Improving the applicability of wear-resistant Al–10Si–0.5 Mg alloy obtained through selective laser melting with T6 treatment in high-temperature, and high-wear environments

Abstract

This study investigated the effects of T6 treatments on the microstructural evolution process and mechanical properties of Al–10Si–0.5 Mg alloy specimens fabricated through selective laser melting (SLM). The applicability of the wear-resistant alloy for high-temperature applications was evaluated. The results reveal that the volume energy density (VED) of the laser used influences the structural morphologies of the SLM-fabricated alloy components. Ultrafine crystals and residual stress formed in the SLM-fabricated alloy specimen due to the rapid cooling rate, thus causing high hardness, high strength, and extremely low elongation values. T6 heat treatment decreases the hardness and tensile strength values of the alloy specimens but improves their elongation values because the residual stress is releases and the microstructure is changes such that a large number of Si particles are present in the Al matrix. The mechanical properties are influenced by the Si particle distribution due to tensile crack initiation at hard–brittle Si particles.

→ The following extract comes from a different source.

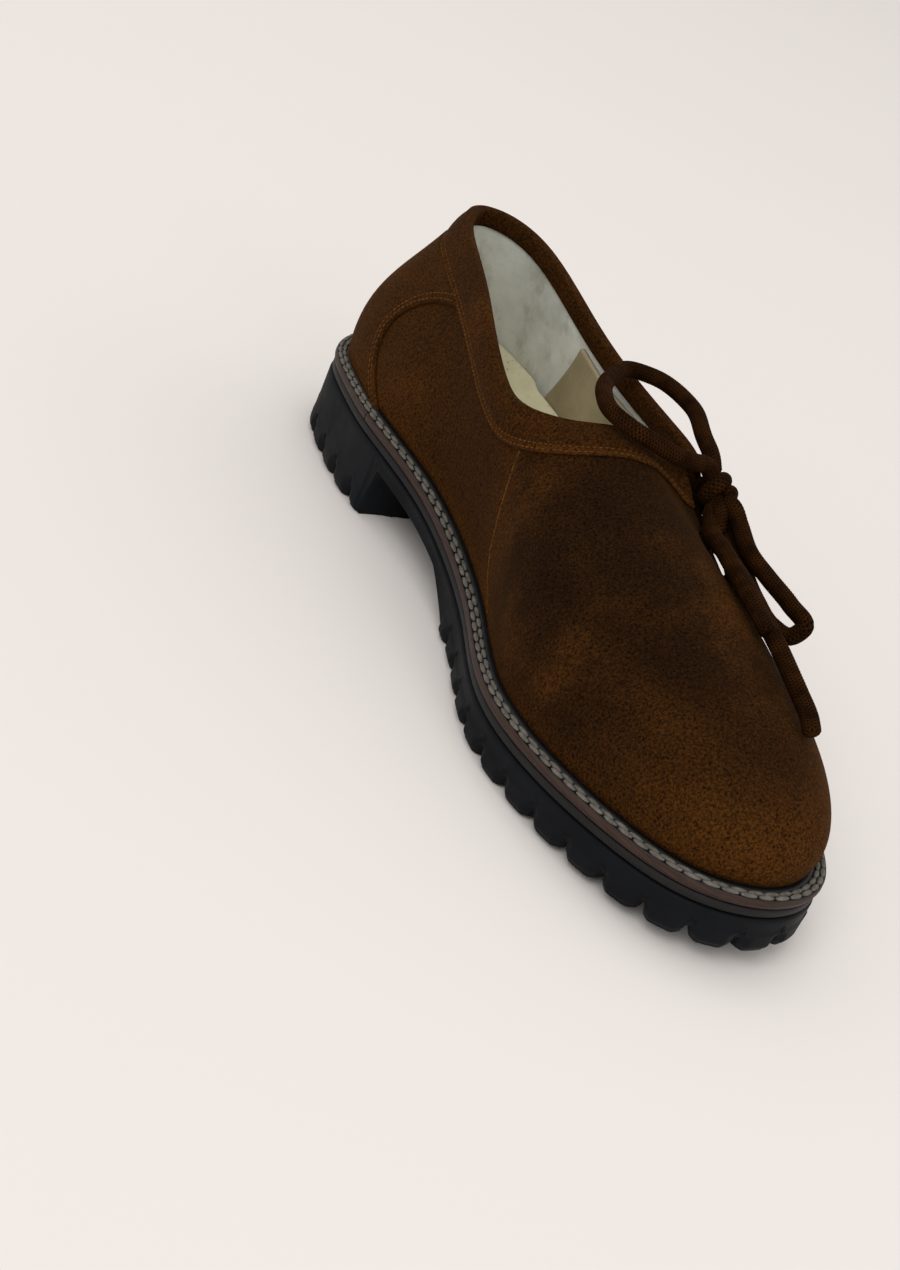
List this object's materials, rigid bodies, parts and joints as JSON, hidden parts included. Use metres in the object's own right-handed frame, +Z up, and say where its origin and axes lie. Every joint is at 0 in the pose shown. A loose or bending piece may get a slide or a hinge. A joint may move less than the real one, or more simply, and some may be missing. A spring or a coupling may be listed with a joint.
{
  "type": "side-laced half shoe",
  "caption": "Low side-laced suede half shoe for the left foot, with a stitched welt, leather midsole and lugged rubber sole, its lace tied in a small bow.",
  "frame": {"origin": "middle of the shoe's box, without its bow, on the floor it stands on", "axes": "+Z up, the toe points to -Y and the heel to +Y, +X is the outer side of the left foot"},
  "size_m": [0.1014, 0.306, 0.1],
  "materials": {
    "black rubber": "matt moulded",
    "brown sole leather": "stained edge",
    "black welt leather": "waxed",
    "dark brown suede": "napped suede",
    "cream footbed leather": "smooth",
    "beige tongue leather": "smooth",
    "dark brown lace": "round braid"
  },
  "bodies": {
    "root": {"outsole": "black rubber", "midsole": "brown sole leather", "welt_forepart": "black welt leather", "welt_heel": "black welt leather", "insole": "cream footbed leather", "upper": "dark brown suede", "heel_counter": "dark brown suede", "collar_band": "dark brown suede", "tongue": "beige tongue leather", "lace_bars": "dark brown lace", "lace_knot": "dark brown lace", "lace_loop_upper": "dark brown lace", "lace_loop_lower": "dark brown lace", "lace_end_long": "dark brown lace", "lace_end_short": "dark brown lace"}
  },
  "joints": []
}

The mechanical properties of the as-fabricated SLM alloy are comparable to those of 4384 alloys obtained after T6 heat treatment. The SLM-fabricated specimen that presents a high VED value after T6 heat treatment exhibits good wear resistance. The as-fabricated SLM alloy specimen retained its mechanical properties according to high-temperature tensile tests. The SLM-fabricated Al alloy is a potential candidate for wear-resistance and high-temperature applications.